「引用」として認められるには当然条件がある
著作権法とは「著作物を著作権所有者に無断で使用することを禁じた」法律です。
この著作権法にも例外(無断での使用と認めないケース)があります。その1つが「引用」です。
「引用」として認められるには当然条件があるわけです(詳しい条件などは「インタビュー」をご覧下さい。)。絵などの場合は「同一性保持権の侵害」問題があるので一部を切り出して「引用する」事は出来ませんが、文章や音楽の場合は「必要最小限であること」という条件が適用されます。すなわち、問題になるのは「適切な量であるか?」ということになります。この量に関しては法律では具体的に定められない部分でもあるのです。

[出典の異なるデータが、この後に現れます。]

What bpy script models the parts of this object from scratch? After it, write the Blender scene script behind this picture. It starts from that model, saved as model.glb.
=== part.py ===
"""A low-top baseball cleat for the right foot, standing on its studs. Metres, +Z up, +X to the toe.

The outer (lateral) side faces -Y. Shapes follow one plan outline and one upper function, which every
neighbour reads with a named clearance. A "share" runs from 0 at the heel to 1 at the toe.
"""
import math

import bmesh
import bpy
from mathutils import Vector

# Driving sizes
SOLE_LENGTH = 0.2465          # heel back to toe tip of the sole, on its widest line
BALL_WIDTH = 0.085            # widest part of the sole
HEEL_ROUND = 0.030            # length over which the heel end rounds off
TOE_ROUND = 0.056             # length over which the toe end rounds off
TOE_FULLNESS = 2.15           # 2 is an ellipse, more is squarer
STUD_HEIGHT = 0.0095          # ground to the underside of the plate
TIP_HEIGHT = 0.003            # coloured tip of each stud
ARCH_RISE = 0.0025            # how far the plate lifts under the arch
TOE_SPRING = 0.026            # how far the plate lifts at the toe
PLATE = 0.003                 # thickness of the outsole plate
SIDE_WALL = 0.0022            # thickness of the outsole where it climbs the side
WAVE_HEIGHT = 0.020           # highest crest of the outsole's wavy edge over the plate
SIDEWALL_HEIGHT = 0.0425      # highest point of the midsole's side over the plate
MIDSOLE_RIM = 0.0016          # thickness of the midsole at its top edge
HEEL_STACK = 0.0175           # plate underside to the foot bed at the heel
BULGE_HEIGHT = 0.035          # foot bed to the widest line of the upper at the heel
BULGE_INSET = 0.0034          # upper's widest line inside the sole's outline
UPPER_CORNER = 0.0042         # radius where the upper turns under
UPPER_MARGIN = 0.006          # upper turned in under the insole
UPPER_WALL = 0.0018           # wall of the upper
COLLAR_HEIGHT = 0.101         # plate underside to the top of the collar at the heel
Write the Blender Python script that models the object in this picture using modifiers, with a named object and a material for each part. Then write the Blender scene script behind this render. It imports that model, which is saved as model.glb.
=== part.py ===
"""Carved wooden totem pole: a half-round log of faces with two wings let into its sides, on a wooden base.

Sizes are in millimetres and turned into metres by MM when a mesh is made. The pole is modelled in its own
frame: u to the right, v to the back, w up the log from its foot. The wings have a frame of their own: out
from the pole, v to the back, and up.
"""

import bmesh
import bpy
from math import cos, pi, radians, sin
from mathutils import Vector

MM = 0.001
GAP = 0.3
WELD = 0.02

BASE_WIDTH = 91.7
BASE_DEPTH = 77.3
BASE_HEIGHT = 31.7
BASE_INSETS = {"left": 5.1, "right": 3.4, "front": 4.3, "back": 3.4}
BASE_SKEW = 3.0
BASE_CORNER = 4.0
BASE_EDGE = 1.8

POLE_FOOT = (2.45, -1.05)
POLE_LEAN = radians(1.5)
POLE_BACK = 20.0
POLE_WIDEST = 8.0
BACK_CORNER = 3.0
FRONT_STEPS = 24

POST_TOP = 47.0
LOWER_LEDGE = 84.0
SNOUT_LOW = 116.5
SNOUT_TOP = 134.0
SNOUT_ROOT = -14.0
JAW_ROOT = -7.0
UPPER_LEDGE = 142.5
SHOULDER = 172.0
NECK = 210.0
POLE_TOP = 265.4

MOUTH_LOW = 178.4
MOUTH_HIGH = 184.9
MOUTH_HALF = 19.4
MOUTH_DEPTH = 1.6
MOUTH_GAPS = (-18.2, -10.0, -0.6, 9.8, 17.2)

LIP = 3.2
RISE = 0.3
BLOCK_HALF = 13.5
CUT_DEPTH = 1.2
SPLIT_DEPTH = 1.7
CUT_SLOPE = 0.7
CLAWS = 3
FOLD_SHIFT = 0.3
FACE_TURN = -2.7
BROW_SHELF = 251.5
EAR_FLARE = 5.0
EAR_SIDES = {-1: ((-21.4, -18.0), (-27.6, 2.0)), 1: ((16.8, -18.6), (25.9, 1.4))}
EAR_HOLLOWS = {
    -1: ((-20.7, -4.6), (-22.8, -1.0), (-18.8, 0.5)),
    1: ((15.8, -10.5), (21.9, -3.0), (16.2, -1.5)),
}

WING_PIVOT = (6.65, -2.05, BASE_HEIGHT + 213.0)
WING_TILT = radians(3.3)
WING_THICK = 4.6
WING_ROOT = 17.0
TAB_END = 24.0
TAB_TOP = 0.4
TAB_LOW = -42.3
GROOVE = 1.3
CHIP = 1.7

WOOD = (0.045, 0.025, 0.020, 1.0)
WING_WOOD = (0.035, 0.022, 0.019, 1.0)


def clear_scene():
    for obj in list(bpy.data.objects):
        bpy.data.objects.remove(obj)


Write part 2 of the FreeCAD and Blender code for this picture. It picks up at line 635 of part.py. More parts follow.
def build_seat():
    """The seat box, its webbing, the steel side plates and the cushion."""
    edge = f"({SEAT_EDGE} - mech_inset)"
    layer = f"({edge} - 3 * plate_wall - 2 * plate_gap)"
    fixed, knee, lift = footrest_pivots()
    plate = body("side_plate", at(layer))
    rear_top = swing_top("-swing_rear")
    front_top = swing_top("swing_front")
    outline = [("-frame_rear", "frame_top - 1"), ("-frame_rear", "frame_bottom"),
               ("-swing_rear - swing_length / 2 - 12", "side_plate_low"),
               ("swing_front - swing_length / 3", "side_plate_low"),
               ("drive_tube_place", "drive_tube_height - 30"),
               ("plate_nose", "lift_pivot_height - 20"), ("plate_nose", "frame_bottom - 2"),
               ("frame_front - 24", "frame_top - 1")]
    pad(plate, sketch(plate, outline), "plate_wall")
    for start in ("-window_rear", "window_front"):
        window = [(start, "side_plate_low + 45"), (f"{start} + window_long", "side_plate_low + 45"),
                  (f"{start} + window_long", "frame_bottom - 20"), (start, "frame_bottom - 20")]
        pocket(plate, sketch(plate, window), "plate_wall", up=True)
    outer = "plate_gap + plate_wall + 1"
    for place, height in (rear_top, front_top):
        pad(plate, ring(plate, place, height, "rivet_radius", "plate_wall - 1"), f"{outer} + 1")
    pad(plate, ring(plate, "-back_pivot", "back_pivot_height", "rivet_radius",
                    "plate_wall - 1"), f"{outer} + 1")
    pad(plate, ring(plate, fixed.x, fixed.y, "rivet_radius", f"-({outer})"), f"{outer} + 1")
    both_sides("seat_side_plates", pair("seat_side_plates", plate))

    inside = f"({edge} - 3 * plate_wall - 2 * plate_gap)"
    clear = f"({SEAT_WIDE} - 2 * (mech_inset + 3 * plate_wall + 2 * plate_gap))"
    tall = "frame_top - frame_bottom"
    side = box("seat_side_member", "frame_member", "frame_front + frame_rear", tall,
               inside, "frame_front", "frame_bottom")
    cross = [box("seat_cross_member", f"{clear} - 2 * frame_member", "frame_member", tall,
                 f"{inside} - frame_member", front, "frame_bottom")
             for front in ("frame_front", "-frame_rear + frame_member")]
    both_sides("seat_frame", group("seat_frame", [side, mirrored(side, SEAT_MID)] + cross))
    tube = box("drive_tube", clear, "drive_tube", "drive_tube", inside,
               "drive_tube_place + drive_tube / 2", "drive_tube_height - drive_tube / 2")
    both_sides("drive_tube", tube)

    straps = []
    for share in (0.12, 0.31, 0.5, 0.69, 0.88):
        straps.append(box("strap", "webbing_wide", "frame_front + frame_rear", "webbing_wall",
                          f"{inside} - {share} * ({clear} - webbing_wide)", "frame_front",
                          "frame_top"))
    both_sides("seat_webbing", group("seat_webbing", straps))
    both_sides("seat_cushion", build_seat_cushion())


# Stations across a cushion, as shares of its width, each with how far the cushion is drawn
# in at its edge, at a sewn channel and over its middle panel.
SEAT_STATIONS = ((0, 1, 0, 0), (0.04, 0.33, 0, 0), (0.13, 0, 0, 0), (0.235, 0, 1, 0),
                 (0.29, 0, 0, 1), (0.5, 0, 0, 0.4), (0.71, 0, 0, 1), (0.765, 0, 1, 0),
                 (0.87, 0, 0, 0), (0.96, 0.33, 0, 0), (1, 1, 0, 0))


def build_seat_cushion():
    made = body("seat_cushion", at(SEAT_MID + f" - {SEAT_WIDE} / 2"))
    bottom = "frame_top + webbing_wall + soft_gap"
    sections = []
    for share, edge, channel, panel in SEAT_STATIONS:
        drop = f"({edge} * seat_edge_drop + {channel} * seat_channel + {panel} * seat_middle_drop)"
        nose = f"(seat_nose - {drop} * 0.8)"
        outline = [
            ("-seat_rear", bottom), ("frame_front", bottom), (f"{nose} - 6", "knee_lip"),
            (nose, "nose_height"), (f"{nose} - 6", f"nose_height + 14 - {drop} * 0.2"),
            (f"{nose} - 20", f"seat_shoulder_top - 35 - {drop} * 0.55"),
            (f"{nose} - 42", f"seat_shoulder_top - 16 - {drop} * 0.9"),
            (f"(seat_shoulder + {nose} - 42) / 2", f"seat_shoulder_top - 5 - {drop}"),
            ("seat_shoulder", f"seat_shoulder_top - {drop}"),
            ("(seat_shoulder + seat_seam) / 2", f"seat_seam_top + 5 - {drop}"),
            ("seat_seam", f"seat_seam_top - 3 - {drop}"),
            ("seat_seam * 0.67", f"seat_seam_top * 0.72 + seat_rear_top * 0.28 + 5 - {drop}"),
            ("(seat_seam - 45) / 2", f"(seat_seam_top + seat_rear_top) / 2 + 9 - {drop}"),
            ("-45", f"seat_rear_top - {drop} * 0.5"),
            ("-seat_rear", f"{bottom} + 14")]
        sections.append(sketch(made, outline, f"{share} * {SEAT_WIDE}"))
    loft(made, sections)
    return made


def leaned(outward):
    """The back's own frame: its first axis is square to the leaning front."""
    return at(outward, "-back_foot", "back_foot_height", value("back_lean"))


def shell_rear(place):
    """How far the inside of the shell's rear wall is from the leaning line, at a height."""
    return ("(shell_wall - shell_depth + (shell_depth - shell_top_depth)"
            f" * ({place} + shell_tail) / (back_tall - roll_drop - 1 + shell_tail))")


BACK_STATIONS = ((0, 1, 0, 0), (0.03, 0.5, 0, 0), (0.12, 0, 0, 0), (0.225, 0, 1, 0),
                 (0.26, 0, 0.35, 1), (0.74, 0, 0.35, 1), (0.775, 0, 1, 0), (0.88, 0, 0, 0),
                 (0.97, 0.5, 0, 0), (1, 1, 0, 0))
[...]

この「量が定められていない」ことから、「引用として必要である」ならば「著作物の全部」を持ってきても問題ないということになります。「引用と使用」問題で争点になるのがこの点です。
例を具体的に挙げてみましょう。
私の好きなミュージシャンに佐野元春さんがいます。私は佐野さんの音楽を「これだけ好きです。」といった事を、想い出ともに綴った文章を webで公開したいと考えました。しかし、佐野さんの音楽の良さが「文章だけでは伝わらない」と考え、「対談」にある3つの原則と1つの条件を満たしたつもりで佐野さんの数ある曲の中の1曲を、しかも1番だけ web 上で聞けるようにしたとします。さて、「無断使用」になるのでしょうか?それとも「引用」になるのでしょうか?
「司法の判断に任せるしかない」
答えは「司法の判断に任せるしかない」ということになります。
例え私が「引用」のつもりであっても、「この文章にこの引用は適切ではない」という判決が出た場合「無断使用」として何らかの罰が下ることになります。文章内容と引用量を比較検討されるということです。これには時代背景なども絡んできて、明快なガイドはあり得ないのです。
このように「引用」はとてもデリケートな問題で、トラブルの元になり得ます。例え「引用」のつもりであっても「著作権保持者がどう感じたか?」ということになりますので、トラブルは起きやすいと言わざるを得ません。完璧なトラブル回避法は「著作権保持者にお伺いを立てる」という事になります。
著作権保護団体などによっては「引用はこの量まで。これ以上は使用と見なします」と具体的な量を明言しているようですが、これは「法律違反になります」と明言しているのではなく「当著作権保護団体の基準としてこの量を超えた場合、無断使用という解釈の元、司法の判断にゆだねるなどの権利主張する場合があります。」と明言しているにすぎません。あくまでも「その著作権保護団体の基準」であり、法律的根拠は一切ありません。司法の判断によってはその団体の基準を超える量であっても、「引用として認められるケース」も当然あります。